═════ Collected data ═════

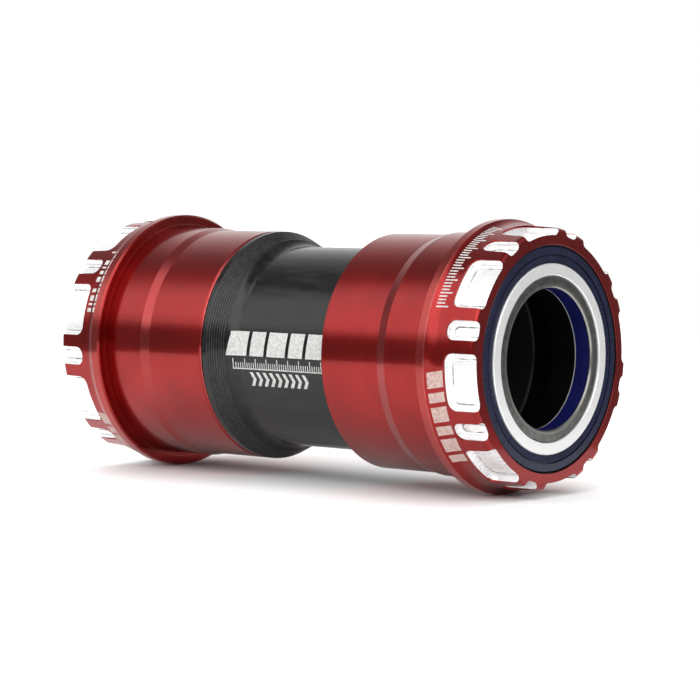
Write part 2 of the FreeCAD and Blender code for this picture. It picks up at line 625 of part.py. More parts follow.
def make_dust_seal(side):
    """Coloured ring that closes the cup's mouth: a flat land, a fine groove and a sloping band."""
    body = new_body(f"{side['name']}_dust_seal")
    back = f"{BEARING_OUT} + Sheet.running_gap"
    front = f"({FACE} - Sheet.dust_seal_face_depth)"
    inner = "Sheet.wear_ring_diameter / 2 + Sheet.running_gap"
    outer = "Sheet.mouth_diameter / 2 - Sheet.running_gap"
    groove_outer = "Sheet.dust_seal_groove / 2"
    groove_inner = "(Sheet.dust_seal_groove / 2 - Sheet.dust_seal_groove_width)"
    edge = "Sheet.race_edge_break / 2"
    revolve(body, [
        (back, inner),
        (back, outer),
        (f"{front} - {edge}", outer),
        (front, f"{outer} - {edge}"),
        (front, groove_outer),
        (f"{front} - Sheet.dust_seal_groove_depth", groove_outer),
        (f"{front} - Sheet.dust_seal_groove_depth", groove_inner),
        (f"{front} - Sheet.dust_seal_face_depth / 2", groove_inner),
        (f"{front} - Sheet.dust_seal_slope", inner),
    ])
    finish(body, side)


def make_wear_ring(side):
    """Bright ring pressed on the inner race's nose, which the dust seal runs around."""
    body = new_body(f"{side['name']}_wear_ring")
    back = f"{BEARING_OUT} + Sheet.running_gap"
    front = f"({FACE} - Sheet.wear_ring_face_depth)"
    inner = "Sheet.inner_shoulder / 2 + Sheet.press_gap"
    outer = "Sheet.wear_ring_diameter / 2"
    edge = "Sheet.race_edge_break / 2"
    revolve(body, [
        (back, inner),
        (back, outer),
        (f"{front} - {edge}", outer),
        (front, f"{outer} - {edge}"),
        (front, f"{inner} + {edge}"),
        (f"{front} - {edge}", inner),
    ])
    finish(body, side)


def make_liner(side):
    """Thin plastic band snapped into the inner race, flush with the race's bore."""
    body = new_body(f"{side['name']}_spindle_liner")
    revolve(body, [
        (f"{LINER_IN} + Sheet.press_gap", "Sheet.bearing_bore / 2"),
        (f"{LINER_IN} + Sheet.press_gap", LINER_OUTSIDE),
        (f"{LINER_OUT} - Sheet.press_gap", LINER_OUTSIDE),
        (f"{LINER_OUT} - Sheet.press_gap", "Sheet.bearing_bore / 2"),
    ])
    finish(body, side)


def make_o_ring(side):
    """O-ring in the cup's gland, squeezed onto the smooth part of the sleeve."""
    name = f"{side['name']}_sleeve_o_ring"
    ring = DOC.addObject("Part::Torus", name)
    ring.Label = name
    ring.setExpression("Radius1", "(Sheet.sleeve_diameter + Sheet.gland_bore) / 4")
    ring.setExpression("Radius2", "Sheet.o_ring_section / 2")
    DOC.recompute()
    middle = value(f"({GLAND_START} + {GLAND_END}) / 2")
    upright = FreeCAD.Placement(FreeCAD.Vector(middle, 0, 0), FreeCAD.Rotation(Y_AXIS, 90))
    finish(ring, side, upright)


# ---- assembly --------------------------------------------------------------------------------

def side_place(turn, flipped):
    """Drive pieces are drawn in place; the non-drive ones are turned end for end about +Z."""
    place = FreeCAD.Placement(FreeCAD.Vector(), FreeCAD.Rotation(X_AXIS, turn))
    if flipped:
        place = place.multiply(FreeCAD.Placement(FreeCAD.Vector(), FreeCAD.Rotation(Z_AXIS, 180)))
    return place


def make_side(side):
    make_cup(side)
    make_outer_race(side)
    make_inner_race(side)
    make_balls(side)
    make_cage(side)
    make_bearing_seal(side, "outboard", 1)
    make_bearing_seal(side, "inboard", -1)
    make_dust_seal(side)
    make_wear_ring(side)
    make_liner(side)
    make_o_ring(side)


def check_model():
    """Stop before writing anything if a feature failed or a sub-part isn't a sound solid."""
    for item in DOC.Objects:
        if "Invalid" in item.State or "Error" in item.State:
            raise RuntimeError(f"{item.Name} failed: {item.State}")
    for piece in SUB_PARTS:
        if piece.Shape.isNull() or not piece.Shape.isValid() or not piece.Shape.Solids:
            raise RuntimeError(f"{piece.Label} has no sound solid")


def export_model():
    os.makedirs("parts", exist_ok=True)
    for piece in SUB_PARTS:
        piece.Shape.exportStep(f"parts/{piece.Label}.step")


make_sleeve()
make_side({"name": "drive", "place": side_place(value("Sheet.drive_turn"), False)})
make_side({"name": "non_drive", "place": side_place(value("Sheet.non_drive_turn"), True)})
DOC.recompute()
check_model()
export_model()
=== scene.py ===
"""Looks of a two-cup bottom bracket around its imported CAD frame: materials, etched marks, stage and light.

Object coordinates are the CAD's own frame in metres, with the spindle axis along X. Materials and marks
work in millimetres: x along the axis, r out from it, and the angle around it from +Y towards +Z.
"""
import math

import bpy
from mathutils import Matrix, Vector


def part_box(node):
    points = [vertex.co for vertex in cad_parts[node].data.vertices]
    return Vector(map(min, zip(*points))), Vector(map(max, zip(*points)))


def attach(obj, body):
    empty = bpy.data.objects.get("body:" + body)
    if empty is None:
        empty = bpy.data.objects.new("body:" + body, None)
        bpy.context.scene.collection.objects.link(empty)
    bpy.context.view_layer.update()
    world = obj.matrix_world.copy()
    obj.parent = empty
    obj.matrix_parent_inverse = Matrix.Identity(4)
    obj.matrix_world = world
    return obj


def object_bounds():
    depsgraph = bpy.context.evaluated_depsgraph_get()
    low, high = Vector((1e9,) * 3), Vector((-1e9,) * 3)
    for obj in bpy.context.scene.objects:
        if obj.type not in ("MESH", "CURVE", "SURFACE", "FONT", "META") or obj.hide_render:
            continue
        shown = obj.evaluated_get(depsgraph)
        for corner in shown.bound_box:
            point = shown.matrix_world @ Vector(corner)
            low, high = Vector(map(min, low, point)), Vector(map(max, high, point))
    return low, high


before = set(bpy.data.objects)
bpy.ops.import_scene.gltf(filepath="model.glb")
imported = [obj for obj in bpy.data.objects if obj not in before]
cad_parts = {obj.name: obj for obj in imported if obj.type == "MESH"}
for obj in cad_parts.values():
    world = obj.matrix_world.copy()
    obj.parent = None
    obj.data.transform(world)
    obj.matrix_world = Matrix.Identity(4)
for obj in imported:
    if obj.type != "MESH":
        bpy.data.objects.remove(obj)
CAD_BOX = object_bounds()

MM = 0.001

# ------------------------------------------------------------------------------------ sizes from the frame
CUP_LOW, CUP_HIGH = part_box("drive_cup")
SLEEVE_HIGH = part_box("centre_sleeve")[1]
FACE = CUP_HIGH.x / MM                      # outboard face of a cup, from mid-plane
CUP_END = CUP_LOW.x / MM                    # inboard end of a cup, from mid-plane
SHOULDER = FACE - 10.8                      # flange face that rests on the frame's shell
SEAT_END = SHOULDER - 8.3                   # where the taper starts, below the pressed zone
TAPER_START = SEAT_END - 1.85
LIP_OUT = SHOULDER + 1.8
LIP_RADIUS = CUP_HIGH.z / MM
COVE_RADIUS = 2.8
CONE_START = SHOULDER + 3.9
CONE_START_RADIUS = 22.4
CONE_END_RADIUS = 22.0
FACE_EDGE = 0.7                             # round edge between the cone and the face
NOTCH_START = FACE - 5.6
NOTCH_FLOOR = 20.8
BODY_RADIUS = 20.3                          # less than the outside of a cup, more than its bore
MOUTH = 19.0                                # counterbore that the dust seal fills
CUP_STOP = FACE - 9.6                       # inboard side of the bearing stop
CUP_BORE = 19.4
LINER_IN = FACE - 3.5                       # inboard end of the spindle liner
RACE_BORE = 12.3
COLLAR_RADIUS = SLEEVE_HIGH.z / MM
TUBE_RADIUS = 17.9                          # smooth middle of the sleeve
CONE_TOP = -12.5                            # the collar's cone along X
CONE_FOOT = -9.5
CONE_FOOT_RADIUS = 19.2
BLEND_END = -7.0                            # where the collar's blend meets the tube
GROOVE_PITCH = 0.4
SLEEVE_BORE = 16.0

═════

### Task details
Repeat word for word the lines from the line containing "make_sleeve()" to the line containing "depsgraph = bpy.context.evaluated_depsgraph_get()", both lines included; nothing else should appear.

### Complete answer
make_sleeve()
make_side({"name": "drive", "place": side_place(value("Sheet.drive_turn"), False)})
make_side({"name": "non_drive", "place": side_place(value("Sheet.non_drive_turn"), True)})
DOC.recompute()
check_model()
export_model()
=== scene.py ===
"""Looks of a two-cup bottom bracket around its imported CAD frame: materials, etched marks, stage and light.

Object coordinates are the CAD's own frame in metres, with the spindle axis along X. Materials and marks
work in millimetres: x along the axis, r out from it, and the angle around it from +Y towards +Z.
"""
import math

import bpy
from mathutils import Matrix, Vector


def part_box(node):
    points = [vertex.co for vertex in cad_parts[node].data.vertices]
    return Vector(map(min, zip(*points))), Vector(map(max, zip(*points)))


def attach(obj, body):
    empty = bpy.data.objects.get("body:" + body)
    if empty is None:
        empty = bpy.data.objects.new("body:" + body, None)
        bpy.context.scene.collection.objects.link(empty)
    bpy.context.view_layer.update()
    world = obj.matrix_world.copy()
    obj.parent = empty
    obj.matrix_parent_inverse = Matrix.Identity(4)
    obj.matrix_world = world
    return obj


def object_bounds():
    depsgraph = bpy.context.evaluated_depsgraph_get()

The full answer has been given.